CAD and scene scripts:

◇ ◇ ◇

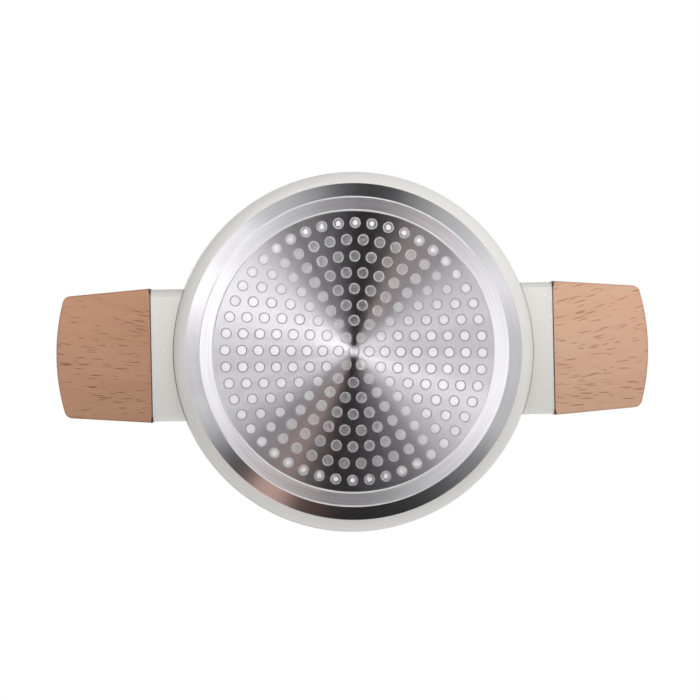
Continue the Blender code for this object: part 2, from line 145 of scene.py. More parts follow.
def piece_of(name, points, looks, faces=None, zones=None, sharp=SHARP_ANGLE):
    """A piece from an array of points and the four-sided faces on them, or on the grid that they form. Points
    in one place are joined, so that seams and poles close, and edges bent by more than the sharp angle stay
    crisp. The zones pick a look for each face."""
    if faces is None:
        faces = grid_faces(*points.shape[:2])
    mesh = bpy.data.meshes.new(name)
    mesh.from_pydata(points.reshape(-1, 3).tolist(), [], faces.tolist())
    if zones is not None:
        mesh.polygons.foreach_set("material_index", zones)
    work = bmesh.new()
    work.from_mesh(mesh)
    bmesh.ops.remove_doubles(work, verts=work.verts, dist=0.000001)
    bmesh.ops.recalc_face_normals(work, faces=work.faces)
    work.to_mesh(mesh)
    work.free()
    mesh.shade_smooth()
    mesh.set_sharp_from_angle(angle=radians(sharp))
    for look in looks:
        mesh.materials.append(look)
    piece = bpy.data.objects.new(name, mesh)
    bpy.context.scene.collection.objects.link(piece)
    return piece


def grid_faces(rows, columns, closed=False):
    """Faces between neighbouring rows and columns of a grid. The columns run round and join, and the rows
    join end to end when closed."""
    index = np.arange(rows * columns).reshape(rows, columns)
    if closed:
        index = np.vstack((index, index[:1]))
    beside = np.roll(index, -1, axis=1)
    return np.stack((index[:-1], index[1:], beside[1:], beside[:-1]), axis=-1).reshape(-1, 4)


def turned_points(outline, steps, stretch=1.0):
    """Turns an outline round Z: (radius, height) becomes (radius cos a, radius sin a, height) at every step
    of a. stretch multiplies the radius, by row and by step, where a turned shape is not round."""
    turn = np.arange(steps) * 2 * np.pi / steps
    radius = outline[:, :1] * np.ones(steps) * stretch
    height = outline[:, 1:] * np.ones(steps)
    return np.stack((radius * np.cos(turn), radius * np.sin(turn), height), axis=-1)


def node(tree, kind, inputs=None, **settings):
    """Adds a shader node with its settings. Each input takes a value or the output of another node."""
    made = tree.nodes.new("ShaderNode" + kind)
    for key, value in settings.items():
        setattr(made, key, value)
    for socket, value in (inputs or {}).items():
        if isinstance(value, bpy.types.NodeSocket):
            tree.links.new(value, made.inputs[socket])
        else:
            made.inputs[socket].default_value = value
    return made


def maths(tree, operation, *values):
    return node(tree, "Math", dict(enumerate(values)), operation=operation).outputs[0]


def product(tree, first, second):
    return maths(tree, "MULTIPLY", first, second)


def vectors(tree, operation, *values):
    made = node(tree, "VectorMath", dict(enumerate(values)), operation=operation)
    return made.outputs["Value" if operation in ("LENGTH", "DOT_PRODUCT") else "Vector"]


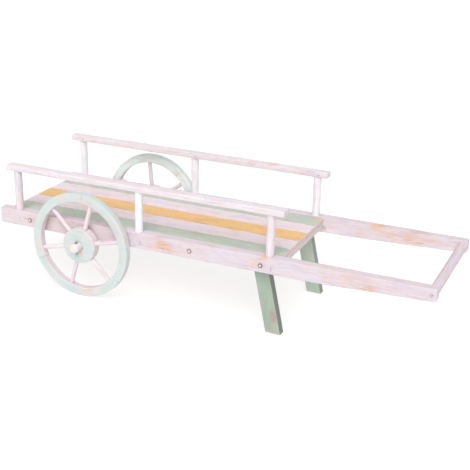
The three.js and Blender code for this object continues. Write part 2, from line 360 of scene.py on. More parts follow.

◇ ◇ ◇

**Exercise aim**
All of the entries must be written out exactly as they stand.

**Right answer**
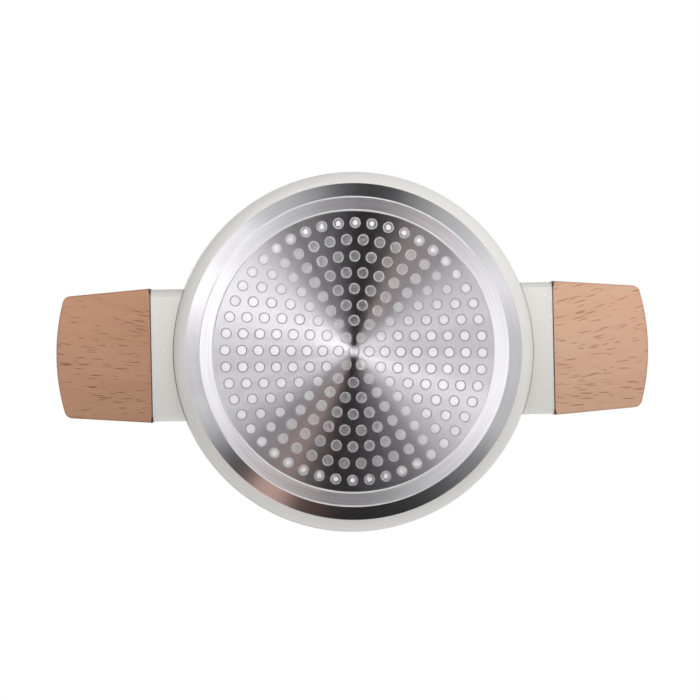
Continue the Blender code for this object: part 2, from line 145 of scene.py. More parts follow.
def piece_of(name, points, looks, faces=None, zones=None, sharp=SHARP_ANGLE):
    """A piece from an array of points and the four-sided faces on them, or on the grid that they form. Points
    in one place are joined, so that seams and poles close, and edges bent by more than the sharp angle stay
    crisp. The zones pick a look for each face."""
    if faces is None:
        faces = grid_faces(*points.shape[:2])
    mesh = bpy.data.meshes.new(name)
    mesh.from_pydata(points.reshape(-1, 3).tolist(), [], faces.tolist())
    if zones is not None:
        mesh.polygons.foreach_set("material_index", zones)
    work = bmesh.new()
    work.from_mesh(mesh)
    bmesh.ops.remove_doubles(work, verts=work.verts, dist=0.000001)
    bmesh.ops.recalc_face_normals(work, faces=work.faces)
    work.to_mesh(mesh)
    work.free()
    mesh.shade_smooth()
    mesh.set_sharp_from_angle(angle=radians(sharp))
    for look in looks:
        mesh.materials.append(look)
    piece = bpy.data.objects.new(name, mesh)
    bpy.context.scene.collection.objects.link(piece)
    return piece


def grid_faces(rows, columns, closed=False):
    """Faces between neighbouring rows and columns of a grid. The columns run round and join, and the rows
    join end to end when closed."""
    index = np.arange(rows * columns).reshape(rows, columns)
    if closed:
        index = np.vstack((index, index[:1]))
    beside = np.roll(index, -1, axis=1)
    return np.stack((index[:-1], index[1:], beside[1:], beside[:-1]), axis=-1).reshape(-1, 4)


def turned_points(outline, steps, stretch=1.0):
    """Turns an outline round Z: (radius, height) becomes (radius cos a, radius sin a, height) at every step
    of a. stretch multiplies the radius, by row and by step, where a turned shape is not round."""
    turn = np.arange(steps) * 2 * np.pi / steps
    radius = outline[:, :1] * np.ones(steps) * stretch
    height = outline[:, 1:] * np.ones(steps)
    return np.stack((radius * np.cos(turn), radius * np.sin(turn), height), axis=-1)


def node(tree, kind, inputs=None, **settings):
    """Adds a shader node with its settings. Each input takes a value or the output of another node."""
    made = tree.nodes.new("ShaderNode" + kind)
    for key, value in settings.items():
        setattr(made, key, value)
    for socket, value in (inputs or {}).items():
        if isinstance(value, bpy.types.NodeSocket):
            tree.links.new(value, made.inputs[socket])
        else:
            made.inputs[socket].default_value = value
    return made


def maths(tree, operation, *values):
    return node(tree, "Math", dict(enumerate(values)), operation=operation).outputs[0]


def product(tree, first, second):
    return maths(tree, "MULTIPLY", first, second)


def vectors(tree, operation, *values):
    made = node(tree, "VectorMath", dict(enumerate(values)), operation=operation)
    return made.outputs["Value" if operation in ("LENGTH", "DOT_PRODUCT") else "Vector"]


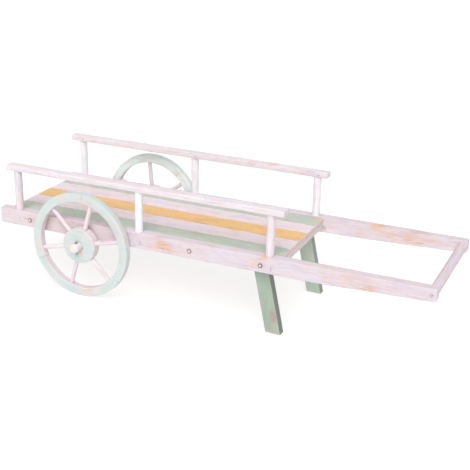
The three.js and Blender code for this object continues. Write part 2, from line 360 of scene.py on. More parts follow.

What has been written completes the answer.